R.I.P., J. Brian Clarke
by Rob - January 17th, 2022.Filed under: Canadian SF, R.I.P..
One of the greats of Canadian science fiction has left us. Calgary’s own J. Brian Clarke, born May 23, 1928, who used to often appear in Analog, passed away on December 17, 2021, at the age of 93; his son James just wrote me with the news.
Brian was the inaugural winner of the A.E. Van Vogt Award for his novel Alphanauts, and I wrote this introduction to that book:
Introduction: Science Fiction’s Other Clarke
by Robert J. Sawyer
I know what it’s like.
My last name is Sawyer, and so people are forever asking me if I’m any relation to Tom. If I’m in a good mood, I just politely answer no; if my mood is more foul, I point out that Tom was a fictional character, and so there’s no possible way I could be related to him since, last time I checked, this was the real world.
J. Brian Clarke has it equally tough — maybe more so, in his chosen field of science-fiction writing. People ask all the time whether he’s any relation to 2001 author Arthur C. Clarke.
And, actually, the answer isn’t as clear-cut as in my own case.
Is Brian a member of Sir Arthur’s immediate family. No.
But as a writer …
As a writer, Brian has a lot in common with Sri Lanka’s most-famous resident.
Arthur C. Clarke’s long-time association with the British Interplanetary Society is well known. J. Brian Clarke is a Fellow of that organization — as well as a past president of the Calgary Centre of the Royal Astronomical Society of Canada.
Arthur C. Clarke is famous for his ties with the magazine that was once called Astounding Stories and now goes by the moniker Analog Science Fiction and Fact.
J. Brian Clarke is a regular in that publication’s pages, with sixteen stories, including five cover stories, to his credit.
And, of course, Arthur C. Clarke is known for somehow turning a bunch of scientists sitting around talking into some of the most scintillating, unputdownable prose around.
Ditto our Brian. He writes about scientists and engineers, about people who think and do, about problems that have to be solved and the men and women who roll up their sleeves and get the work done. His characters are the kinds of scientists-as-heroes that our real world inexplicably lacks but that were the mainstay of the Golden Age of science fiction.
Most of Brian’s Analog stories are in his “Expediters” universe — including his best-known tale, “Earthgate,” which appeared as the lead story in Donald A. Wollheim’s The 1986 Annual World’s Best SF. These stories were combined into a wonderful gem of a novel called The Expediter that came out from DAW in 1990. I remember reading that book with great fondness, years before I first had the pleasure of meeting Brian.

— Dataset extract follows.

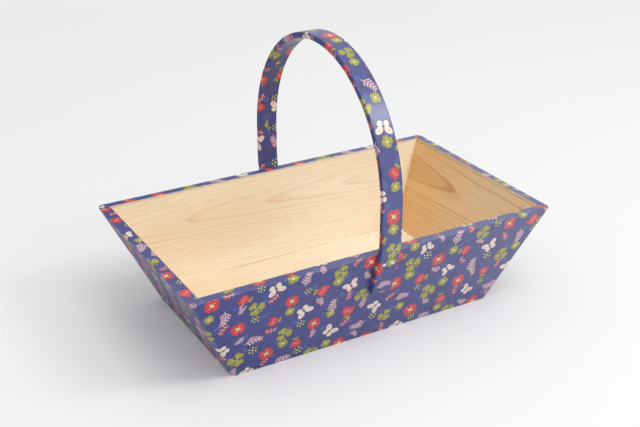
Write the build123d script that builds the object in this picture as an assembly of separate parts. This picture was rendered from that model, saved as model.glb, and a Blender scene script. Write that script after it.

This current novel started in the pages of Analog, too, with the novelette “Return of the Alphanauts” in the August 1990 issue, and the sequel “Adoption” from the May 1992 issue. Alphanauts is an even better tale than The Expediter — the work of a writer who has the easy confidence of experience, not to mention one of the biggest hearts in science fiction.
Brian is unflaggingly supportive of new writers. He gave me excellent feedback on a draft of my own early novel Starplex, and he’s often seen in classrooms helping young people learn how to tell their own stories.
He’s also seen frequently at SF conventions — indeed, he recently made quite a stir in Canadian SF circles with his rousing defense of SF conventions in The Calgary Herald newspaper.
SF could ask for no better ambassador. So sit back, relax, and enjoy: the alphanauts have come home.